The first outing for the amateurs, and the Irish variety is often superior to our own. Adrian Maguire, no less, won on Omerta in 1991 before turning professional. The skill-range will run from accomplished (Marcus Armytage for instance) through to utterly arhythmic, straight-backed bouncing. Back the jockey, not the horse.

5.15 Hamlet Cigars H'cap Hurdle

Was this sponsorship consciously ironic, since Hamlet will always be associated with smokers who have just suffered crushing misfortune? Punch- drunk punters will approach the first day's getting-out race in a similar state of mind, but smoking is, on the whole, rather safer than getting involved in such a competitive handicap. A short-head has decided the outcome for the last two years. Pragada, the 1988 winner, finished second at 33-1 in 1992 and 1995 and runs again.

WEDNESDAY

2.15 Sun Alliance Novices' Hurdle

There is Irish confidence behind Urubande, who represents Aidan O'Brien, that country's training wunderkind.
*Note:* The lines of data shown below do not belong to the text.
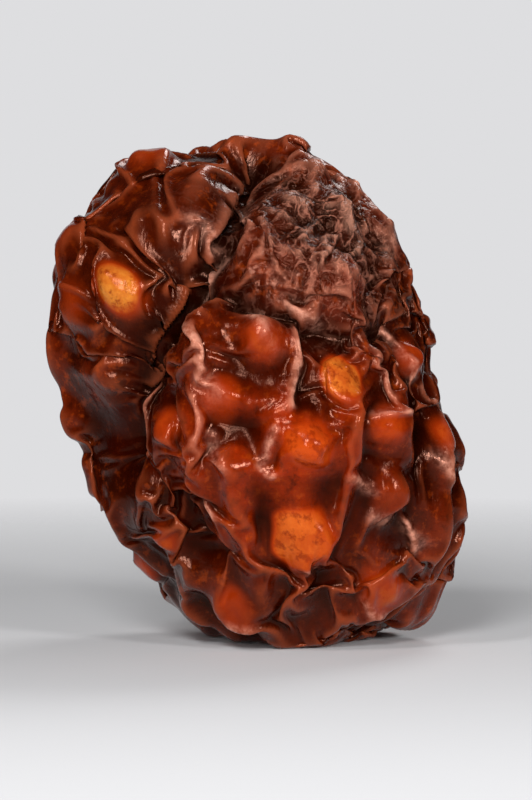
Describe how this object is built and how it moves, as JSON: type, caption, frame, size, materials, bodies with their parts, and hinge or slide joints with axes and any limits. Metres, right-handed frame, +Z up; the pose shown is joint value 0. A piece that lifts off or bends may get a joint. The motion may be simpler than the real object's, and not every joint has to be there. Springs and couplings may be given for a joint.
{
  "type": "dried chinese lantern fruit",
  "caption": "Shrivelled dried chinese lantern fruit (Physalis alkekengi berry), shelled, upright oval with folded skin, seed bumps and a stalk scar.",
  "frame": {"origin": "on the surface the berry rests on, under the middle of its bounding box", "axes": "+Z up along the berry's length, -Y towards its best side, +X to that side's right"},
  "size_m": [0.0126, 0.012, 0.0153],
  "materials": {
    "skin": "glossy, wrinkled, translucent dried fruit skin"
  },
  "bodies": {
    "root": {"berry": "skin"}
  },
  "joints": []
}
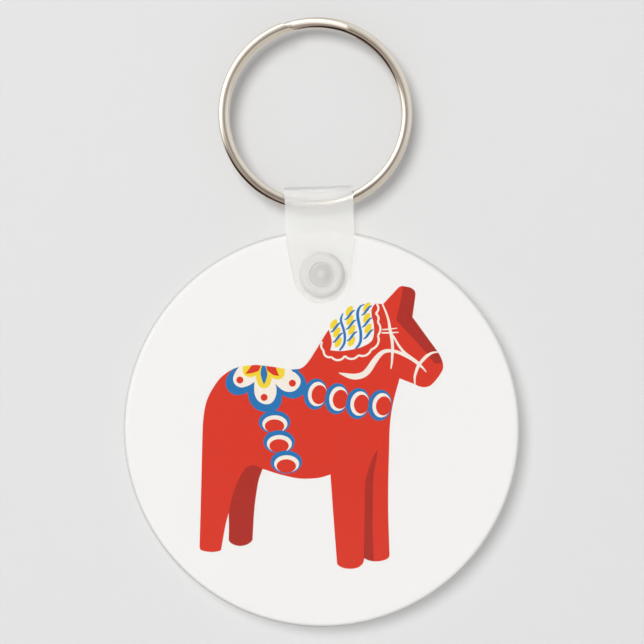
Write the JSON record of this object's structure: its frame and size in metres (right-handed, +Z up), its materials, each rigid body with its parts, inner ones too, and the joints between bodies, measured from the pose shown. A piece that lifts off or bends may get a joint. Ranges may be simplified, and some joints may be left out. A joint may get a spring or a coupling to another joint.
{
  "type": "button key ring",
  "caption": "Round button key ring with a printed red dala horse, a translucent snap strap and a nickel split ring.",
  "frame": {"origin": "inside top of the split ring, at the point where it hangs on a hook", "axes": "+Z up, -Y the way the printed face looks, +X to the right as the face is seen"},
  "size_m": [0.0571, 0.0061, 0.0879],
  "materials": {
    "nickel_wire": "polished",
    "milky_plastic": "satin",
    "clear_film": "gloss",
    "white_paper": "matt",
    "ink_red": "satin",
    "ink_dark_red": "satin",
    "ink_blue": "satin",
    "ink_cream": "satin",
    "ink_yellow": "satin",
    "tinplate": "satin",
    "white_plate": "satin"
  },
  "bodies": {
    "ring": {"split_ring": "nickel_wire"},
    "loop": {"strap": "milky_plastic", "snap_socket": "milky_plastic", "snap_post": "milky_plastic"},
    "tag": {"cover_film": "clear_film", "ink_red": "ink_red", "ink_dark_red": "ink_dark_red", "ink_blue": "ink_blue", "ink_cream": "ink_cream", "ink_yellow": "ink_yellow", "print_sheet": "white_paper", "front_shell": "tinplate", "back_plate": "white_plate"}
  },
  "joints": [
    {"name": "strap_swing", "type": "hinge", "parent": "ring", "child": "loop", "pos_m": [0.00053, 0, -0.02519], "axis": [0.9991, 0, 0.0414], "range_deg": [-110, 110]},
    {"name": "disc_swivel", "type": "hinge", "parent": "loop", "child": "tag", "pos_m": [0.00096, 0, -0.0356], "axis": [0, -1, 0], "range_deg": [-24, 24]}
  ]
}
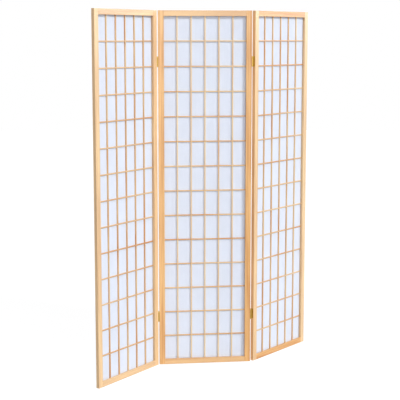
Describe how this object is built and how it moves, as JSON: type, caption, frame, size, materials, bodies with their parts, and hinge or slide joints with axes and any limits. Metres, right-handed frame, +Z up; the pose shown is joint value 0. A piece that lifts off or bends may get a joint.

O'Brien has yet to win a Festival race, but then neither had Kim Bailey before last year's Champion Hurdle/Gold Cup double. The British strength is merely in numbers.

2.50 Queen Mother Champion Chase

Viking Flagship bids to emulate Badsworth Boy (1983-85) and win the Champion Chase for a third consecutive year. After a smoother preparation than 12 months' ago, he will be favourite to do so, but this field represents his strongest opposition to date. Strong Platinum, Klairon Davis and Sound Man form a raiding party which, at combined odds, is around evens to give Ireland its first win in the race since Buck House in 1986.

3.30 Coral Cup (Handicap Hurdle)

It is astonishing what the Gloucestershire air can do for some horses. After four months spent running down the field in mediocre races, their previous form is suddenly forgotten when the tapes go up for one of the Festival's cash-laden handicaps. Keep stakes small and think Irish - they filled the first three places 12 months ago.

4.05 Sun Alliance Chase

With no strong Irish fancy, the visitors may turn to Mr Mulligan, the favourite, who is trained in Lambourn by Irishman Noel Chance. Mr Mulligan's dashing, front-running style could be one of the highlights of the week and his trainer is already thinking in terms of next year's Gold Cup.

4.40 National Hunt Chase

The conditions - a four-mile chase for horses which, at the start of the season, had not won a race over obstacles - all but guarantee that this will be an event for very slow horses. Still, the amateur riders enjoy it.

5.15 Mildmay Of Flete H'cap Chase

No favourite has won this race since 1985 and three winners have started at 33-1 or longer since, but Big Matt will be well backed to collect now that he is back at his best trip.

5.50 Festival Bumper

A classic British/Irish confrontation, between Andanito, one of the best bumper horses on this side of the sea for seasons, and Wither Or Which, who can claim similar status in Ireland.

THURSDAY

2.15 Triumph Hurdle

Rather like the Grand National, the Triumph's reputation as a mobile National Lottery has not been borne out by the facts in recent years. Mysilv started favourite, while Oh So Risky, Shawiya and Kissair were towards the top of the betting. Zabadi, Hatta Breeze and Our Kris may be Britain's best, Magical Lady (Aidan O'Brien again) will run them close for Ireland.

2.50 Stayers' Hurdle

A generation of stayers is approaching its sell-by date, and this renewal looks weak. Seekin Cash was beaten by a 100-1 chance at Kempton last time, but is the most obvious winner. Derrymoyle, among others, could make it three in a row for the Irish.

3.30 Cheltenham Gold Cup Chase

Ten years after Dawn Run, Ireland has its best chance since to land the Gold Cup. Imperial Call, winner of the Hennessy at Leopardstown, is one of few dangers to One Man, the grey who, we are told, will revitalise steeplechasing. Affection for One Man goes much deeper than his colour. He runs and jumps with compulsive enthusiasm, and deserves to be a short- priced favourite. In Dublin Flyer, though, he may have found a horse who can take him on and worry him in front.

4.05 Foxhunter Chase

Thursday afternoon is a good time to run a few errands, if you are a fox. Those wretched folk who make the daily grind so unbearable will be at Cheltenham, pursuing the amateurs' equivalent of the Gold Cup. There will be undignified exits aplenty, and if the hounds were as slow as the horses, they'd never catch anything.

4.40 Grand Annual Handicap Chase

Often won by a horse whose potential is so far unrealised - Katabatic took this race 12 months before his success in the Champion Chase.

5.15 Cathcart Chase

A fall-back for the major yards' second strings if the competition in the other novice chases looks too stiff. The favourite is often worth avoiding.

5.50 Vincent O'Brien County H'dle

Usually the medium of an Irish gamble as the visitors realise they will struggle to afford a round of drinks on the ferry home. Family Way, may just be the horse to make it work.